Over the past several months, a certain type of questionnaire has proliferated on Facebook and other social media platforms.  These quizzes are ostensibly designed to help us discover who we are.

All of them begin with the same kind of seemingly rhetorical question: Which character from Harry Potter are you?  Which city should you actually live in?  How much would Ron Swanson (a misanthropic character from the NBC series Parks and Recreation) hate you?  Which mid-twentieth century Anglican theologian are you?  (That last one is, astonishingly, not a joke).

Following this initial question is a series of multiple-choice tasks that are only vaguely related to the premise of the quiz: Pick a midnight snack.  Choose a hashtag.  Select a first date.

After responding to these, you are given the answer to the title question: Hermione.  Portland, Oregon.  Ron would have a grudging respect for you and might even shake your hand.  William Temple.

enhanced-28690-1395109813-6These quizzes are bizarre in a variety of ways.  Of course, the answers have no bearing on reality; there’s no way that a random computer algorithm can know where I am actually supposed to live.  The most surreal aspect of these quizzes, however, is how many people take them.  Some of my friends on Facebook  seem to take every single one of these quizzes, whether or not they are acquainted with the subject matter.  There always seems to be someone who posts their results with some version of this comment: “I have no idea who Eminem is, but he apparently encapsulates my identity.”

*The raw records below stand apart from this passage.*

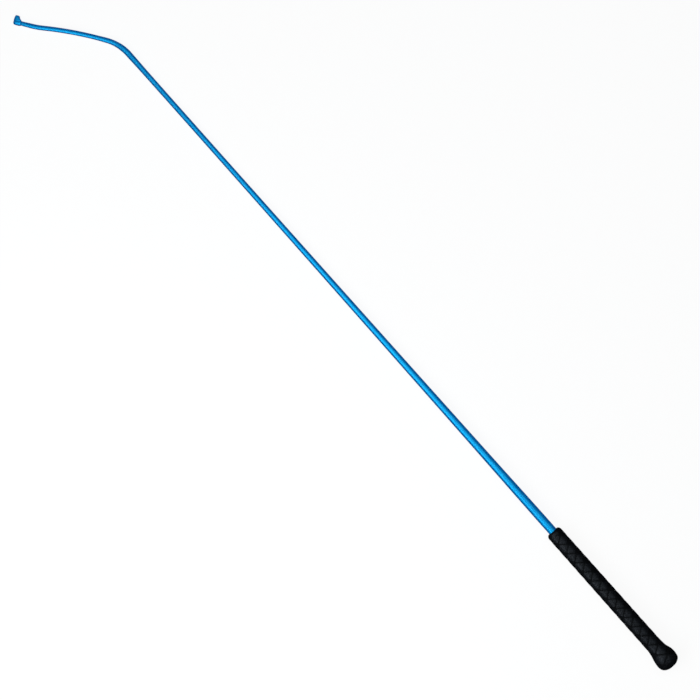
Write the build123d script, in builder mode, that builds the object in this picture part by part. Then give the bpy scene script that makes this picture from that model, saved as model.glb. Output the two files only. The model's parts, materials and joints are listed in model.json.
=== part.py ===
from build123d import *
import os

# A livestock show stick lying at rest on a level surface: a swaged aluminium tube with a bent front
# end, a cast hook in its nose, and a moulded rubber grip with a bulb, slipped on over grip tape.
# Distances along the stick start at the butt face. Radii and diameters are in millimetres.

# Shaft tube: outer diameters at distances along the stick. Its straight part ends in a small swell.
wall = 1.2
tube_start = 5.0
parallel_end = 285.0
butt_diameter = 13.2
swell_start = 1195.0
swell_diameter = 8.95
straight_taper = [
    (parallel_end, butt_diameter),
    (400.0, 11.9),
    (550.0, 10.5),
    (700.0, 9.4),
    (850.0, 8.55),
    (1000.0, 8.0),
    (1100.0, 7.9),
    (1150.0, 8.05),
    (1182.0, 8.6),
    (swell_start, swell_diameter),
]

# Front end: three tangent bends as (radius, degrees), the last one turning back, then a straight nose.
bends = [(67.7, 32.56), (558.0, 9.76), (125.6, -8.15)]
neck_diameter = 7.1
nose_diameter = 6.6
nose_length = 14.3
# Sections through the bends: outer diameters at distances past the start of the first bend.
bend_sections = [
    (0.0, swell_diameter),
    (5.0, 8.9),
    (11.0, 8.78),
    (17.0, 8.5),
    (23.0, 8.1),
    (29.0, 7.88),
    (36.0, 7.72),
    (43.0, 7.5),
    (50.0, 7.2),
]
neck_section_spacing = 8.0

# Hook: a blunt round end with a nub that points away from the side that the stick bends to.
spigot_length = 13.0
hook_front = 26.35
collar_radius = 3.5
hook_radius = 4.35
hook_outline = [(15.2, 3.78), (17.0, 4.2), (20.0, hook_radius), (23.2, 4.3), (25.2, 3.55)]
hook_face_radius = 1.6
# Sections of the nub: reach from the stick's axis, lowest and highest distance, half thickness.
nub_sections = [
    (1.5, 15.3, 26.2, 3.6),
    (3.0, 15.4, 26.35, 3.6),
    (4.4, 15.8, 26.35, 3.55),
    (5.4, 17.0, 26.3, 3.45),
    (6.6, 18.1, 26.15, 3.3),
    (8.0, 18.95, 25.6, 2.9),
    (9.1, 19.75, 24.4, 2.2),
    (9.8, 20.7, 23.2, 1.3),
]

# Grip: outline from the butt face over the bulb to the mouth.
grip_length = 263.2
butt_flat_radius = 6.5
butt_edge_direction = (0.2, 1)
bulb_peak = (13.8, 16.8)
bulb_outline = [
    (1.8, 10.9),
    (4.6, 14.3),
    (8.4, 16.2),
    bulb_peak,
    (19.4, 16.45),
    (24.0, 15.45),
    (28.4, 14.15),
    (33.0, 13.15),
    (38.0, 12.6),
]
handle_start = (45.0, 12.36)
mouth_radius = 11.8
mouth_flat_radius = 7.6
mouth_round_length = 5.8
vent_diameter = 3.0

# Grip tape, double-sided, on the tube under the grip.
tape_thickness = 0.2
tape_start = 7.0
tape_end = 258.0

# The box of the lying stick in plan, which the origin is centred under.
box_length = 1346.5
box_low_y = -16.8
box_high_y = 96.49

# The stick rests on three points: the bulb, the swell before the bend, and the hook. That tilts the
# plane that holds its centre line a little from level.
hook_rest_point = (1337.3, 90.6)
slope_x = (swell_diameter / 2 - bulb_peak[1]) / (swell_start - bulb_peak[0])
height_by_slope_x = bulb_peak[1] + slope_x * (hook_rest_point[0] - bulb_peak[0])
slope_y = (hook_radius - height_by_slope_x) / hook_rest_point[1]
stick = Plane(
    origin=(-box_length / 2, -(box_low_y + box_high_y) / 2, bulb_peak[1] - slope_x * bulb_peak[0]),
    x_dir=(1, 0, slope_x),
    z_dir=(-slope_x, -slope_y, 1),
)
stick_axis = Axis(stick.origin, stick.x_dir)


def across(distance):
    """A plane square to the straight part of the stick, at a distance from the butt face."""
    origin = stick.from_local_coords((distance, 0, 0))
    return Plane(origin=origin, x_dir=stick.y_dir, z_dir=stick.x_dir)


# Centre line of the bent front end, from the swell to the root of the nose.
with BuildLine(stick) as bend_line:
    start, direction = (swell_start, 0), (1, 0)
    for radius, turn in bends:
        bend = JernArc(start=start, tangent=direction, radius=radius, arc_size=turn)
        start, direction = bend @ 1, bend % 1
bend_wire = bend_line.wire()
nose = Plane(origin=bend_wire @ 1, x_dir=bend_wire % 1, z_dir=stick.z_dir)
nose_axis = Axis(nose.origin, nose.x_dir)

neck_start = bend_sections[-1][0]
neck_count = round((bend_wire.length - neck_start) / neck_section_spacing)
neck_step = (bend_wire.length - neck_start) / neck_count
neck_sections = [(neck_start + neck_step * (i + 1), neck_diameter) for i in range(neck_count)]


def tube_body(inset, nose_end_radius):
    """The shaft's outer form, made smaller all round by inset, as one solid."""
    with BuildPart() as body:
        with BuildSketch(stick):
            with BuildLine():
                taper_points = [(distance, diameter / 2 - inset) for distance, diameter in straight_taper]
                Line((tube_start, 0), (tube_start, butt_diameter / 2 - inset))
                Line((tube_start, butt_diameter / 2 - inset), taper_points[0])
                Spline(*taper_points)
                Line(taper_points[-1], (swell_start, 0))
                Line((swell_start, 0), (tube_start, 0))
            make_face()
        revolve(axis=stick_axis)
        for distance, diameter in bend_sections + neck_sections:
            place = bend_wire.location_at(distance, position_mode=PositionMode.LENGTH)
            with BuildSketch(Plane(place)):
                Circle(diameter / 2 - inset)
        loft()
        root = (0, neck_diameter / 2 - inset)
        along_nose = (1, 0)
        end = (nose_length, nose_end_radius)
        with BuildSketch(nose):
            with BuildLine():
                Line((0, 0), root)
                Spline(root, end, tangents=(along_nose, along_nose))
                Line(end, (nose_length, 0))
                Line((nose_length, 0), (0, 0))
            make_face()
        revolve(axis=nose_axis)
    return body.part


bore_radius = neck_diameter / 2 - wall
spigot_end = nose_length - spigot_length
with BuildPart() as shaft:
    add(tube_body(0, nose_diameter / 2))
    add(tube_body(wall, bore_radius), mode=Mode.SUBTRACT)
shaft.part.label = "shaft"

with BuildPart() as hook_tip:
    with BuildSketch(nose):
        with BuildLine():
            Polyline((hook_front, 0), (spigot_end, 0), (spigot_end, bore_radius))
            Polyline((spigot_end, bore_radius), (nose_length, bore_radius), (nose_length, collar_radius))
            Spline((nose_length, collar_radius), *hook_outline, (hook_front, hook_face_radius))
            Line((hook_front, hook_face_radius), (hook_front, 0))
        make_face()
    revolve(axis=nose_axis)
    for reach, low, high, half_thickness in nub_sections:
        centre = nose.from_local_coords(((low + high) / 2, -reach, 0))
        with BuildSketch(Plane(origin=centre, x_dir=nose.x_dir, z_dir=-nose.y_dir)):
            Ellipse((high - low) / 2, half_thickness)
    loft()
hook_tip.part.label = "hook_tip"

bore_of_grip = butt_diameter / 2 + tape_thickness
with BuildPart() as grip:
    with BuildSketch(stick):
        with BuildLine():
            butt_corner = (0, butt_flat_radius)
            handle_end = grip_length - mouth_round_length
            mouth_round_start = (handle_end, mouth_radius)
            mouth_round_height = mouth_radius - mouth_flat_radius
            handle_direction = Vector(mouth_round_start) - Vector(handle_start)
            Line((0, 0), butt_corner)
            bulb_tangents = (butt_edge_direction, handle_direction)
            Spline(butt_corner, *bulb_outline, handle_start, tangents=bulb_tangents)
            Line(handle_start, mouth_round_start)
            EllipticalCenterArc(
                (handle_end, mouth_flat_radius), mouth_round_length, mouth_round_height, arc_size=90
            )
            mouth_edge = (grip_length, mouth_flat_radius)
            bore_end = (tube_start, bore_of_grip)
            Polyline(mouth_edge, (grip_length, bore_of_grip), bore_end, (tube_start, 0), (0, 0))
        make_face()
    revolve(axis=stick_axis)
    with BuildSketch(across(0)):
        Circle(vent_diameter / 2)
    extrude(amount=tube_start, mode=Mode.SUBTRACT)
grip.part.label = "grip"

with BuildPart() as grip_tape:
    with BuildSketch(across(tape_start)):
        Circle(bore_of_grip)
        Circle(butt_diameter / 2, mode=Mode.SUBTRACT)
    extrude(amount=tape_end - tape_start)
grip_tape.part.label = "grip_tape"

os.makedirs("parts", exist_ok=True)
for piece in (shaft, hook_tip, grip, grip_tape):
    export_step(piece.part, f"parts/{piece.part.label}.step")
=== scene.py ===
import json
import math

import bmesh
import bpy
import numpy as np
from mathutils import Matrix, Vector


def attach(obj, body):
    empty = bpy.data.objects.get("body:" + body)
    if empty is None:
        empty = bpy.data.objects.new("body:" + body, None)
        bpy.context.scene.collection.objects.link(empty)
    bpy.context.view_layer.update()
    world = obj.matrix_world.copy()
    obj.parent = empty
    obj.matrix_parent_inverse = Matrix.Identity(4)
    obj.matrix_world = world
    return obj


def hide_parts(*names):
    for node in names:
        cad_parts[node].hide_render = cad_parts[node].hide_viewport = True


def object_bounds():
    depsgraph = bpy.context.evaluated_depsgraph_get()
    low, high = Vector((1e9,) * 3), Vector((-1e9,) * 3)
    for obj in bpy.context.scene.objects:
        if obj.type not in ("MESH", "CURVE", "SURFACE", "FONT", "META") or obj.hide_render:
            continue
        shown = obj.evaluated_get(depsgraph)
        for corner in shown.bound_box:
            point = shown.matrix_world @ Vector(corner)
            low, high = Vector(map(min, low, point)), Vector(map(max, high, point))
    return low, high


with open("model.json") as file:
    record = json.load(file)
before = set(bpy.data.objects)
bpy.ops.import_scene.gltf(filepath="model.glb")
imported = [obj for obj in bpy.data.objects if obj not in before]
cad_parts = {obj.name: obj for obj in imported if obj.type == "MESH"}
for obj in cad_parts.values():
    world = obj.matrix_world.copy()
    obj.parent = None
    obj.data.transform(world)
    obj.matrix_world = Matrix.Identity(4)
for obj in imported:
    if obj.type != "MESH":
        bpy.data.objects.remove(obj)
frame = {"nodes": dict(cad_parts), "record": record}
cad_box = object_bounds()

# The visual model of a livestock show stick that lies on a level surface: a blue anodised tube with
# a bent front end, a cast hook in its nose, and a moulded rubber grip with an engraved plait.
# Lengths are in metres. Distances along the stick start at the butt face.

MM = 0.001

# ---------------------------------------------------------------- the stick's own frame, from the record


def mount(name):
    """Place and axis of one of the record's mounts."""
    found = next(m for m in frame["record"]["mounts"] if m["name"] == name)
    return Vector(found["pos_m"]), Vector(found["axis"]).normalized()


# Where the mounts lie: the clip seat along the stick from the butt face, the butt face's point to the
# left of the stick's axis, and the notch along and across the nose from the nose's root.
CLIP_SEAT_DISTANCE = 274.1 * MM
BUTT_FACE_OFFSET = 4.0 * MM
NOTCH_ALONG, NOTCH_ACROSS = 14.0 * MM, -5.6 * MM

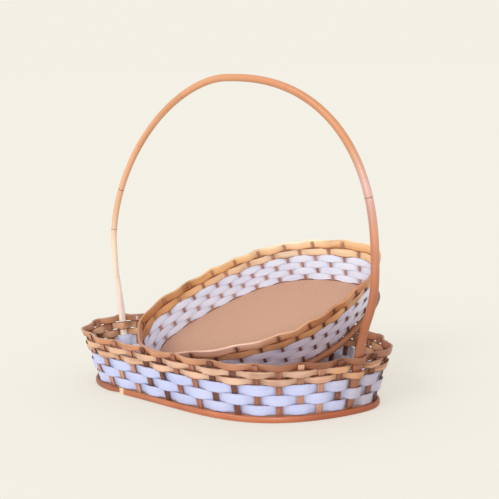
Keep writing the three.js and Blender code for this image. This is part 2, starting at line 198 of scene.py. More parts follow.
# How finely the pieces are made. MERGE_DISTANCE is in metres.
OUTLINE_STEPS = 720
STEPS_PER_STAKE = 12
HOOP_CUT_STEPS = 3
HOOP_LAP_STEPS = 7
HOOP_END_STEPS = 9
STAKE_STEPS = 25
CROOK_STEPS = 3
WEFT_CORNERS = 16
CANE_CORNERS = 14
ROD_CORNERS = 20
LEG_PARTS = 16
ARCH_PARTS = 44
FOOT_STEPS = 9
MERGE_DISTANCE = 1e-6
SMOOTH_ANGLE = 50

# How square the sections are: rows and hoops are squarer with a higher power than the 2
# of an ellipse, and splints with a lower one than its 1
SECTION_POWER = {"strip": 6, "cane": 5, "rim": 5}
HOOP_POWER = 2.4
SPLINT_SIDE_POWER = 0.6
SPLINT_FACE_POWER = 0.3

# How the rows fit round the stakes, and how uneven rows and stakes are
PRESS = 0.08
CREASE = {"strip": 0.0, "cane": 0.3, "rim": 0.3}
WAVER = {"strip": 0.25, "cane": 0.45, "rim": 0.4}
TILT = {"strip": 3, "cane": 6, "rim": 6}
FOOT_FLATNESS = 1.7
BULGE_LEAST = 0.5
BULGE_MOST = 1.5
LAP_START = 0.15
LAP_RISE = 0.45
BEND_LOW = 0.35
BEND_HIGH = 0.65
GRAIN_SHIFT = 0.31

# The photograph's point of view: what it looks at, from how far, and which way. The floor
# and what the camera can see are in metres.
CAMERA_AIM = (30.03, 0, 175.28)
CAMERA_DISTANCE = 1100
CAMERA_ELEVATION = 11
CAMERA_YAW = 23.155
CAMERA_ROLL = -2
CAMERA_LENS = 67.94
NEAREST_SEEN = 0.01
FARTHEST_SEEN = 200
FLOOR_SIZE = 120


def srgb(red, green, blue):
    """A colour as it looks, from 0 to 255, as the linear colour that a shader takes."""
    def linear(value):
        value /= 255
        return value / 12.92 if value <= 0.04045 else ((value + 0.055) / 1.055) ** 2.4

    return (linear(red), linear(green), linear(blue), 1)


def ease(part):
    """A share from 0 to 1, changed so that it starts and ends gently."""
    return part * part * (3 - 2 * part)


# The wall of a basket

class Wall:
    """Where the stakes stand round a basket, and where any point of its wall lies.

    A place round the wall is counted in stakes, from the left tip along the front to the
    right end and back. Points are in millimetres, in the basket's own frame."""

    def __init__(self, shape, feet=()):
        self.shape = shape
        self.feet = {foot["stake"]: foot for foot in feet}
        self.count = shape["stakes"]
        self.height = shape["hoop"] + sum(ROW_GAP + row["height"] for row in shape["rows"])
        self.turns = np.linspace(0, 2 * math.pi, OUTLINE_STEPS + 1)
        swell, _ = self.swell(self.turns)
        widest = (np.sin(self.turns) * swell).max()
        self.side = shape["width"] / 2 / widest
        points = self.outline(self.turns)[0]
        steps = np.linalg.norm(np.diff(points, axis=0), axis=1)
        self.along = np.concatenate([[0], np.cumsum(steps)])
        self.around = self.along[-1]
        self.shares = self.share_stakes()

    def swell(self, turn):
        s = self.shape
        swell = 1 + s["egg"] * np.cos(turn) + s["point"] * np.cos(2 * turn)
        swell = swell + s["skew"] * np.cos(3 * turn)
        change = -s["egg"] * np.sin(turn) - 2 * s["point"] * np.sin(2 * turn)
        change = change - 3 * s["skew"] * np.sin(3 * turn)
        return swell, change

    def outline(self, turn):
        """The base outline at some turns: points, and the directions along and outward."""
        swell, change = self.swell(turn)
        half = self.shape["length"] / 2
        points = np.stack([-half * np.cos(turn), -np.sin(turn) * swell * self.side], -1)
        slope = np.cos(turn) * swell + np.sin(turn) * change
        along = np.stack([half * np.sin(turn), -slope * self.side], -1)
        along = along / np.linalg.norm(along, axis=-1, keepdims=True)
        outward = np.stack([along[..., 1], -along[..., 0]], -1)
        return points, along, outward

    def share_stakes(self):
        """How far round the outline each stake stands, as a share of the whole way."""
        s = self.shape
        middle = (np.arange(self.count) + 0.5) / self.count
        apart = np.abs(middle - s["closest_share"])
        away = np.minimum(apart, 1 - apart) / s["close_share"]
        turn = 2 * math.pi * middle
        gaps = 1 + s["to_left"] * np.cos(turn) + s["to_ends"] * np.cos(2 * turn)
        gaps = gaps - s["closeness"] * np.exp(-away ** 2)
        sums = np.concatenate([[0], np.cumsum(gaps)])
        return s["start_share"] + sums / sums[-1]

    def at(self, place):
        """The outline at places counted in stakes, with the lean of the wall's top there."""
        place = np.asarray(place, float)
        share = np.interp(place % self.count, np.arange(self.count + 1), self.shares)
        distance = (share % 1) * self.around
        points, along, outward = self.outline(np.interp(distance, self.along, self.turns))
        to_end = 0.5 + points[..., 0] / self.shape["length"]
        lean = self.shape["flare"] + self.shape["end_flare"] * to_end ** END_FLARE_POWER
        return points, along, outward, lean

    def point(self, place, out, z, sideways=0):
        """Points of the wall: outward from its middle, up, and along it."""
        points, along, outward, lean = self.at(place)
        rise = (np.asarray(z, float) - self.shape["hoop"]) / (self.height - self.shape["hoop"])
        reach = lean * np.maximum(0, rise) + out
        x = points[..., 0] + outward[..., 0] * reach + along[..., 0] * sideways
        y = points[..., 1] + outward[..., 1] * reach + along[..., 1] * sideways
        z = np.broadcast_to(np.asarray(z, float), x.shape)
        return np.stack([x, y, z], -1)

    def thickness(self, number):
        """The thickness of what stands at a stake's place."""
        foot = self.feet.get(number % self.count)
        return foot["thickness"] if foot else self.shape["splint_thickness"]


# Where the baskets stand

def standing(points):
    return points * MM


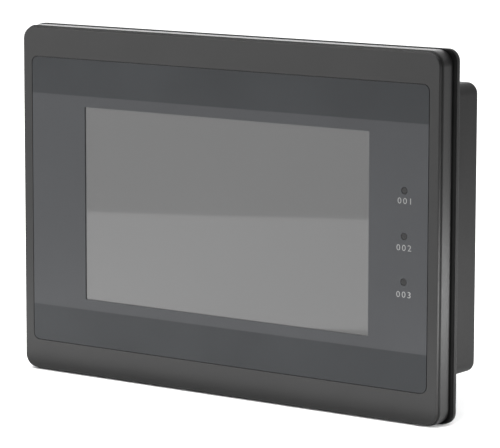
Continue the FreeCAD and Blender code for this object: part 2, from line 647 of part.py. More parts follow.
def make_lamps():
    """Three chip lamps on the board and the moulded light guide in front of them."""
    back = BOARD_FRONT - s.lamp_height
    group("status_leds", [
        block(f"lamp_{index}", span(across, s.lamp_length * 0.5), (back, BOARD_FRONT),
              span(up, s.lamp_width * 0.5))
        for index, (across, up) in enumerate(LAMPS)
    ])
    bar_low, bar_high = LAMPS[0][1] - s.guide_bar_reach, LAMPS[-1][1] + s.guide_bar_reach
    bar = block("guide_bar", span(s.lamp_x, s.guide_bar_half),
                (CHANNEL_FLOOR, CHANNEL_FLOOR + s.guide_bar), (bar_low, bar_high))
    pins = [rod(f"guide_{index}", "Y", spot, s.guide_radius, FRONT + s.guide_sink,
                back - s.guide_gap)
            for index, spot in enumerate(LAMPS)]
    node(fuse("light_guides", [bar] + pins), "light_guides")


# ---------------------------------------------------------------- rear


def make_housing_seal():
    """Rubber ring between the bezel and the rear housing."""
    body = start_body("housing_seal")
    outer_x, outer_z = FLANGE_X - s.seal_inset, FLANGE_Z - s.seal_inset
    inner_x, inner_z = outer_x - s.seal_width, outer_z - s.seal_width
    ring_layer(body, "seal_ring",
               ((-outer_x, outer_x), (-outer_z, outer_z), s.flange_corner - s.seal_inset),
               ((-inner_x, inner_x), (-inner_z, inner_z), s.ring_corner),
               BEZEL_BACK, FLANGE_FRONT)


def gasket_ring():
    """Outer and inner outline of the panel gasket, each as across, up, radius."""
    outer_x, outer_z = FLANGE_X - s.gasket_inset, FLANGE_Z - s.gasket_inset
    inner_x, inner_z = outer_x - s.gasket_width, outer_z - s.gasket_width
    return (((-outer_x, outer_x), (-outer_z, outer_z), s.gasket_width + s.ring_corner),
            ((-inner_x, inner_x), (-inner_z, inner_z), s.ring_corner))


def make_rear_housing():
    """Moulded box with its seat flange, screw towers, battery bay, ports and vents."""
    body = start_body("rear_housing")
    rounded_layer(body, "flange", (-FLANGE_X, FLANGE_X), (-FLANGE_Z, FLANGE_Z), s.flange_corner,
                  FLANGE_FRONT, SEAT)
    dress_edges(body, "Fillet", "flange_edge", s.flange_round,
                outer_rim(SEAT, FLANGE_X, FLANGE_Z))
    rounded_layer(body, "box", (-BOX_X, BOX_X), (-BOX_Z, BOX_Z), s.box_corner, SEAT, REAR)
    dress_edges(body, "Fillet", "box_rear_edge", s.box_edge, outer_rim(REAR, BOX_X, BOX_Z))
    inner_x, inner_z = BOX_X - s.wall, BOX_Z - s.wall
    rounded_layer(body, "hollow", (-inner_x, inner_x), (-inner_z, inner_z),
                  s.box_corner - s.wall, FLANGE_FRONT, REAR_INNER, cut=True)
    ring_layer(body, "gasket_groove", *gasket_ring(), SEAT - s.groove_depth, SEAT, cut=True)
    tower_sketch = start_sketch(body, "screw_towers", "XZ", s.post_end)
    draw_circles(tower_sketch, POSTS, s.tower_radius)
    extrude(body, tower_sketch, s.post_end, REAR_INNER)
    round_layer(body, "tower_holes", POSTS, s.long_screw + s.screw_play, s.post_end, REAR, cut=True)
    round_layer(body, "head_sinks", POSTS, s.long_head + s.screw_play, REAR - s.head_sink, REAR,
                cut=True)
    add_battery_bay(body)
    add_port_cutouts(body)
    add_clamp_slots(body)
    add_vents(body)


def add_battery_bay(body):
    """Opening in the rear wall with a thick collar, hinge bores, ledges and a finger notch."""
    collar_low, collar_high = REAR_INNER - s.bay_collar, REAR_INNER
    box_layer(body, "bay_collar", (s.bay_left - s.bay_collar, s.bay_right + s.bay_collar),
              (s.bay_low - s.bay_collar, s.bay_high + s.bay_collar), collar_low, collar_high)
    box_layer(body, "bay_opening", (s.bay_left, s.bay_right), (s.bay_low, s.bay_high),
              collar_low, REAR, cut=True)
    bore = start_sketch(body, "hinge_bore", "YZ", s.bay_left - s.hinge_pin_length)
    draw_circles(bore, [(HINGE_Y, HINGE_Z)], s.hinge_pin + s.hinge_play)
    extrude(body, bore, s.bay_left - s.hinge_pin_length, s.bay_right + s.hinge_pin_length, cut=True)
    ledge_top = REAR - s.door_sheet - s.ledge_gap
    for label, low, high in (("left", s.bay_left, s.bay_left + s.ledge_length),
                             ("right", s.bay_right - s.ledge_length, s.bay_right)):
        box_layer(body, f"ledge_{label}", (low, high), (s.bay_low, s.bay_low + s.ledge_width),
                  collar_low, ledge_top)
    middle = (s.bay_left + s.bay_right) * 0.5
    rounded_layer(body, "finger_notch", span(middle, s.ledge_length),
                  (s.bay_low - s.notch_drop, s.bay_low + s.overlap * 2), s.notch_corner,
                  REAR - s.notch_depth, REAR, cut=True)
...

I think there are two primary reasons for the popularity of these quizzes.  On one level, they indulge the Internet generation’s twin passions: non sequiturs and nostalgia.  The answers to these questionnaires allow one to say, “Remember Shaggy from Scooby Doo?  Apparently I’m just like him.  Isn’t that way out of left field?”  On another, much deeper level, however, these quizzes are symbolic of the fact there are many people who struggle with their sense of identity.  Much of the sociological research of the last decade or so indicates that more and more, people are grappling with questions of identity and are turning to a wide variety of sources to help them understand who they are.  And it seems that these questions are becoming more and more of a challenge, as traditional markers of identity gradually lose importance and relevance in the wider culture.

Lent is a chance for us to engage these questions of identity in a more meaningful way.  On Ash Wednesday, we are reminded that we are part of God’s creation.  After we hear this reminder, the rest of Lent becomes an opportunity to renew our understanding of our place in the world God created.  The only question of identity that ultimately matters is who we are in God.  So instead of taking an online quiz to tell you who you are, I invite you to look at yourself in the mirror every morning during this holy season and affirm your true identity: “I am a beloved child of God.”